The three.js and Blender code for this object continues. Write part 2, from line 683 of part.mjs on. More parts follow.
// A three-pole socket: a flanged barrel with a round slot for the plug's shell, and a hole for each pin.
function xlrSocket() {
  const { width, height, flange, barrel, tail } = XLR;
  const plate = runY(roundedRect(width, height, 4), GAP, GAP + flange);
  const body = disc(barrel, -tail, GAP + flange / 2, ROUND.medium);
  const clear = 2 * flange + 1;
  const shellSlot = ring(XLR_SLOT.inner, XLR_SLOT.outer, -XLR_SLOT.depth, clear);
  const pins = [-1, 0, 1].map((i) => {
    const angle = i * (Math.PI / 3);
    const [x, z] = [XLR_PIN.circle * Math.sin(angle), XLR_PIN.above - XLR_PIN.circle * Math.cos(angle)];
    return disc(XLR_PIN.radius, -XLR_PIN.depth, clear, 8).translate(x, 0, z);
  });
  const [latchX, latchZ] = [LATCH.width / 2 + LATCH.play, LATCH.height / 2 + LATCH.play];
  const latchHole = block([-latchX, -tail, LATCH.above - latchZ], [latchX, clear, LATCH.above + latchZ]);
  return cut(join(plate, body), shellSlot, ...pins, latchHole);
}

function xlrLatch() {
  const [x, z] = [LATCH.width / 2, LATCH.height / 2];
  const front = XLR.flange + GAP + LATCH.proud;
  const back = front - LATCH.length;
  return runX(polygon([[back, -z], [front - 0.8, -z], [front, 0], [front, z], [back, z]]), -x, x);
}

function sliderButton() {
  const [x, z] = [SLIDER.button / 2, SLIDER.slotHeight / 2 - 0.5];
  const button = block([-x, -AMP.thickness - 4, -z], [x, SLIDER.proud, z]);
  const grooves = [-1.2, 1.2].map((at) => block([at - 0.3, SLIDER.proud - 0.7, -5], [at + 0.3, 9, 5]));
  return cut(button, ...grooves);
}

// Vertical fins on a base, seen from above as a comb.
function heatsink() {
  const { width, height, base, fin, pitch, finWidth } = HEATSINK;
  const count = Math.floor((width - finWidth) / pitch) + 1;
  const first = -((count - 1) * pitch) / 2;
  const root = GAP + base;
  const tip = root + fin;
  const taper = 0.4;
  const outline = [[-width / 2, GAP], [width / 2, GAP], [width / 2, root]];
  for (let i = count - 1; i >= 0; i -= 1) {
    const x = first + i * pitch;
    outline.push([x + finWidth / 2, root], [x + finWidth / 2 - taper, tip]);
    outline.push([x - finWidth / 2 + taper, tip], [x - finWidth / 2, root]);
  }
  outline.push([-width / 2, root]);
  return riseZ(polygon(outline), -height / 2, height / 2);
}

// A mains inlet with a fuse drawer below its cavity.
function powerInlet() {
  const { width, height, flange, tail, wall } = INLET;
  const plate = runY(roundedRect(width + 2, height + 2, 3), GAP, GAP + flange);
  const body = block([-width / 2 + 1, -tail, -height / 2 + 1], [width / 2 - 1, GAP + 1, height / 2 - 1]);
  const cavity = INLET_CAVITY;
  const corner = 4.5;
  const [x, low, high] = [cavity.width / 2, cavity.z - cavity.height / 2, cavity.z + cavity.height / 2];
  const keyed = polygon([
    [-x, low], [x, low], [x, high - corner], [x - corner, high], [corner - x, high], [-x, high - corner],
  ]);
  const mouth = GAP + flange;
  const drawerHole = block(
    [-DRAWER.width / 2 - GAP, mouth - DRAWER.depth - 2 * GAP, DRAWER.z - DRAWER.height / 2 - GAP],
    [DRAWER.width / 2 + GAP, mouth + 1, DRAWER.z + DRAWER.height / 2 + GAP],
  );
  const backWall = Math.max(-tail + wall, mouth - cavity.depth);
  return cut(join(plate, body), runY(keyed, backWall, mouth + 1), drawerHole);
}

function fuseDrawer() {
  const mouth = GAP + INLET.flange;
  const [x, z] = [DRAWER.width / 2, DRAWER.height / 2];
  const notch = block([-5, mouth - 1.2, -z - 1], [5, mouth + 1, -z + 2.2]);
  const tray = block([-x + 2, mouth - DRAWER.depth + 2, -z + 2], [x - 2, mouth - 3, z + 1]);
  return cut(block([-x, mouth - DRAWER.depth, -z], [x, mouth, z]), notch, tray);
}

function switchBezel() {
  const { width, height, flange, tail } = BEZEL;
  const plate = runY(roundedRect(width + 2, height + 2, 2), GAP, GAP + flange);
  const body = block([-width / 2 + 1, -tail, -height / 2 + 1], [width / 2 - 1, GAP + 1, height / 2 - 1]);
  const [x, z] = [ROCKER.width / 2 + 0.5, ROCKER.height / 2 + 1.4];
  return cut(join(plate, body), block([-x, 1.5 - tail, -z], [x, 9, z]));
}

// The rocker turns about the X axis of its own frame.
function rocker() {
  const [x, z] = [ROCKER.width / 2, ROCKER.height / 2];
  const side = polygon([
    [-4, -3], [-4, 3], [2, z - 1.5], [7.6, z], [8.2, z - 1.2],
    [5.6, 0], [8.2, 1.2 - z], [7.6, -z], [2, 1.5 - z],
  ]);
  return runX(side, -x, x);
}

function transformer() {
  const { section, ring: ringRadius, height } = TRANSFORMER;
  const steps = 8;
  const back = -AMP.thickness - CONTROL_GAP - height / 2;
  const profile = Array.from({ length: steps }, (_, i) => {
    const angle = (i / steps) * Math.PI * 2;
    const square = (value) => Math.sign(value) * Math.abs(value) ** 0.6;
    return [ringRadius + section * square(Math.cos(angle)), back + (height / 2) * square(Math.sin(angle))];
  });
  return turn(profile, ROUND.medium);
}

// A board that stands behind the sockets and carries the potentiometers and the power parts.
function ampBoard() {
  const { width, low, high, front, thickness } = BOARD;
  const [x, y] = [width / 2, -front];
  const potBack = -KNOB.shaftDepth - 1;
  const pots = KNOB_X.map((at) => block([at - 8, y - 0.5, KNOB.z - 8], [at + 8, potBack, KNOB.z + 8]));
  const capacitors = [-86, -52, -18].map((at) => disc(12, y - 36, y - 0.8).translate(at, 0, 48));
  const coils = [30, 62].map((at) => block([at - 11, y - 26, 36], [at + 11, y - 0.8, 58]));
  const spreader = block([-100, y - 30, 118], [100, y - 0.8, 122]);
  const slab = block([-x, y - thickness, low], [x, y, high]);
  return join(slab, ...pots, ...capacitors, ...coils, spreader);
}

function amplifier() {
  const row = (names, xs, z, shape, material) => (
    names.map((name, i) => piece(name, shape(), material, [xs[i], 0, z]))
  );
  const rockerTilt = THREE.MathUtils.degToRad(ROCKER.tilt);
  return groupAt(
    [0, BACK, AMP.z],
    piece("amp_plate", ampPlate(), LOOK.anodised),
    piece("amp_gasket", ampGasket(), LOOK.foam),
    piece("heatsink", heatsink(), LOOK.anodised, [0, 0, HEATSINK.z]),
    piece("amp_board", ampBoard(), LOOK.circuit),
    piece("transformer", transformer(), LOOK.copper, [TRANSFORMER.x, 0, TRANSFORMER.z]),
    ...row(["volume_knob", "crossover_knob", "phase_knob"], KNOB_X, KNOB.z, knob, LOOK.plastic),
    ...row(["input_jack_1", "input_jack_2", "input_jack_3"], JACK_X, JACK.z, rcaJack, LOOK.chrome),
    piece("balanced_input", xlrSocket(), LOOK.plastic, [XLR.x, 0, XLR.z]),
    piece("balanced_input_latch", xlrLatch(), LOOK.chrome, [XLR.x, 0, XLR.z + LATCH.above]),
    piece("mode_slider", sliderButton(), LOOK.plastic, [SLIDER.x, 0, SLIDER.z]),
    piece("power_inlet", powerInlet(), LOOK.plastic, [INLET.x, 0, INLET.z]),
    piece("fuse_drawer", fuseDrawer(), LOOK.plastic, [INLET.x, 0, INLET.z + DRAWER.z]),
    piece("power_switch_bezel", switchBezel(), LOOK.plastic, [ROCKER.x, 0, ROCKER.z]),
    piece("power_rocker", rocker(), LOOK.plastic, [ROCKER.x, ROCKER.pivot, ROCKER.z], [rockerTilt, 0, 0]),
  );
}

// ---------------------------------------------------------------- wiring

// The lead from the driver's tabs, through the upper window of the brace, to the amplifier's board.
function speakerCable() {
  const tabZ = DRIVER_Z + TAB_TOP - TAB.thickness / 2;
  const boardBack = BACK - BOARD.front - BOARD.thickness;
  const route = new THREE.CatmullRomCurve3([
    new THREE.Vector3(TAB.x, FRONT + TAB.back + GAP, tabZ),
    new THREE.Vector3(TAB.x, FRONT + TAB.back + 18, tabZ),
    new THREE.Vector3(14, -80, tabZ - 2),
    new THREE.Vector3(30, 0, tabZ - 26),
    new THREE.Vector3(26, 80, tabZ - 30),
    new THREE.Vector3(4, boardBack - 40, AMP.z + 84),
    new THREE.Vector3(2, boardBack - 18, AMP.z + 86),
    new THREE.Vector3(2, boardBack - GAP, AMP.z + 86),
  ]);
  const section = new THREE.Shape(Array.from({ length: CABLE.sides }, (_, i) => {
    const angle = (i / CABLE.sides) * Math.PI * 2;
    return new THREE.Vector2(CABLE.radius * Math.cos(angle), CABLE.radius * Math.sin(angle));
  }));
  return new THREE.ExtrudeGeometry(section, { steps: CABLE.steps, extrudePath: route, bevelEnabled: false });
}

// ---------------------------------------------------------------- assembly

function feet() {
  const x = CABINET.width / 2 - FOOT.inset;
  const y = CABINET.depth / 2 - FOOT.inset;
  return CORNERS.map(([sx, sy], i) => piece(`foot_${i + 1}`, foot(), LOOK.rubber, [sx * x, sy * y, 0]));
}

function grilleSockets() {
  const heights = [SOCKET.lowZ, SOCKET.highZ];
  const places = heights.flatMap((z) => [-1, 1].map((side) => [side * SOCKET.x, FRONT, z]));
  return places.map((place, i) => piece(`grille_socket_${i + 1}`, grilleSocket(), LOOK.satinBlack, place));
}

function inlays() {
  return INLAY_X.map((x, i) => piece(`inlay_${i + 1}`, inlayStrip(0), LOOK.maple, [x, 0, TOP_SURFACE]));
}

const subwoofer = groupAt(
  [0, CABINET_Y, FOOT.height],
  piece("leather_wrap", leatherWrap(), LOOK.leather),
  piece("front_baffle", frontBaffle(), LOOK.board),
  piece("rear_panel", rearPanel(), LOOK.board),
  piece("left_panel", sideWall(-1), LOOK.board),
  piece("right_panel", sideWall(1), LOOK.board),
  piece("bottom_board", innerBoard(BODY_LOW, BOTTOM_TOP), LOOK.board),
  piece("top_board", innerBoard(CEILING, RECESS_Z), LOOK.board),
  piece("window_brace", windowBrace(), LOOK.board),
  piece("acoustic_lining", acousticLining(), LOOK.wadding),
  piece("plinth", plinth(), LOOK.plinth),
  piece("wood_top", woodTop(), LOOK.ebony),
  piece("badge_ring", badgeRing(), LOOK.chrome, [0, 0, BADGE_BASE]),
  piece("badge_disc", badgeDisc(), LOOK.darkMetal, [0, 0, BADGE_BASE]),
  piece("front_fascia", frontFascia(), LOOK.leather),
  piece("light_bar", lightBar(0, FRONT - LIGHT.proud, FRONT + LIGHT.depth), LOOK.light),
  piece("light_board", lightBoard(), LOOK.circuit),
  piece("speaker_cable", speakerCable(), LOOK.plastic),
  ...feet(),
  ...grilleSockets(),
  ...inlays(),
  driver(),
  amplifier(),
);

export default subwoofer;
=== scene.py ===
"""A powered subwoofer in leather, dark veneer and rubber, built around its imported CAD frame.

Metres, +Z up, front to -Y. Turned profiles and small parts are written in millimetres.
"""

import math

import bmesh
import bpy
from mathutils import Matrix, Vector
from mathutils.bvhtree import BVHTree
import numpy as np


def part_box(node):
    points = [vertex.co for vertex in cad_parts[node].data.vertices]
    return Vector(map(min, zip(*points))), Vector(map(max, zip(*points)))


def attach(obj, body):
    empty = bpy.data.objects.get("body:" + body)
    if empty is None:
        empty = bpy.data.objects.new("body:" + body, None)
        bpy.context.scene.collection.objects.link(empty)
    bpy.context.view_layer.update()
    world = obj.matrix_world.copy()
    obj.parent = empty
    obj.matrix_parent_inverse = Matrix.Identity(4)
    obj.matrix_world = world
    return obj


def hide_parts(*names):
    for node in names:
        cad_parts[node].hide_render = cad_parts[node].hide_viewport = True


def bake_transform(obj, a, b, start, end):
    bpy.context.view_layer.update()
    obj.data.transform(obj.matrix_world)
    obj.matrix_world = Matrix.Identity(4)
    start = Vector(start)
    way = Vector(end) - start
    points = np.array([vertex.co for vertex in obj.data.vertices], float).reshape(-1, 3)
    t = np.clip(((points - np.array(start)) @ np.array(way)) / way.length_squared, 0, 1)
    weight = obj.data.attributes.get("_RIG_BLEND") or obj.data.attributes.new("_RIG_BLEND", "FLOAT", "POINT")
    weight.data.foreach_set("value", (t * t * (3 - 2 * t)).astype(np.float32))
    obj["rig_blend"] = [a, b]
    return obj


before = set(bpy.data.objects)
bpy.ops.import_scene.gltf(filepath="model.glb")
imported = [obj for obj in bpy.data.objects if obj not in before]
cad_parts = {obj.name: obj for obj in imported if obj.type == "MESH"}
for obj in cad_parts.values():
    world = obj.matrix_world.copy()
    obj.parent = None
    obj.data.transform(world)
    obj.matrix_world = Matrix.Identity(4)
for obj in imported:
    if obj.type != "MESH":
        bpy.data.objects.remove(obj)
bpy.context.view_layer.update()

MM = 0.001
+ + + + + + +
DESCRIPTION OF THE TASK
Produce an exact repeat of the lines from the one containing "2 * t)).astype(np.float32))" through the last line of the data, and nothing more.

SOLUTION FOR THIS TASK
    weight.data.foreach_set("value", (t * t * (3 - 2 * t)).astype(np.float32))
    obj["rig_blend"] = [a, b]
    return obj


before = set(bpy.data.objects)
bpy.ops.import_scene.gltf(filepath="model.glb")
imported = [obj for obj in bpy.data.objects if obj not in before]
cad_parts = {obj.name: obj for obj in imported if obj.type == "MESH"}
for obj in cad_parts.values():
    world = obj.matrix_world.copy()
    obj.parent = None
    obj.data.transform(world)
    obj.matrix_world = Matrix.Identity(4)
for obj in imported:
    if obj.type != "MESH":
        bpy.data.objects.remove(obj)
bpy.context.view_layer.update()

MM = 0.001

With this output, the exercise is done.